The mischievous sense of humor in evidence on the façade of Freiburg Minster is characteristic of the Black Forest. Smiles and laughter seem to break out easily here, though even if you are proficient in German, you might not always understand the joke. Many of the locals, especially in the east of the forest, speak the Swabian dialect, which can be impenetrable even for Germans. A national advertising campaign for the region used typically self-deprecating humor in its slogan: “We can do anything. Except speak German.”
The dialect superficially sets the Black Forest apart. But as you explore its beautiful towns and villages and roam through meadows and shaded forest, you begin to get a sense of the extent to which this wilderness defined the German identity, threading the country together both culturally and geographically.

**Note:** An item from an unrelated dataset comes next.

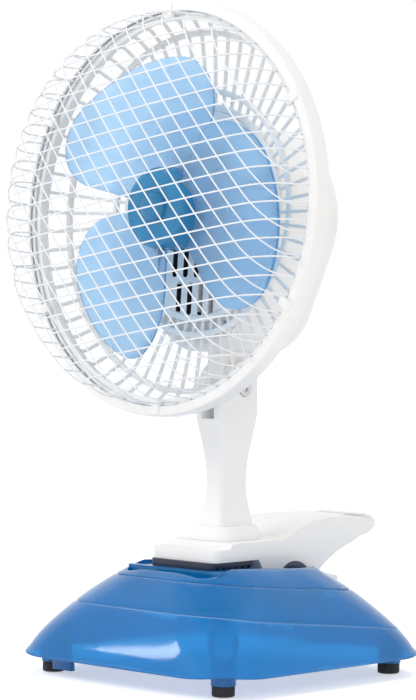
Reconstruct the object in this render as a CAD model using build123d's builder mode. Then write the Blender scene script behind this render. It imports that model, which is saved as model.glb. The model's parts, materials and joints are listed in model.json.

It is here, near the little city of Furtwangen im Schwarzwald, that a natural spring seeps up from the ground, giving rise to the Breg River, the first tributary of Europe’s second-longest river. This, confirms a plaque above the bubbling water, is the source of the River Danube. The water will flow 1,785 miles from the Black Forest to the Black Sea. Not far away, another plaque marks the watershed between the Danube and the Rhine.
Just as modest streams have flowed out of the Black Forest, joining other streams to become rivers, joining other rivers to become great waterways, so the region’s cultural traditions fed the collective heritage of Germany. Here we are, at the source.
Black Forest Info to Go
Within Germany, Stuttgart Airport is the most convenient staging post for the northern part of the Black Forest, while the southern part is easily reached from EuroAirport Basel-Mulhouse-Freiberg, located in France and serving cities in Switzerland (Basel), France (Mulhouse) and Germany (Freiberg). Travelers also find good connections to the region from major German cities by rail and road.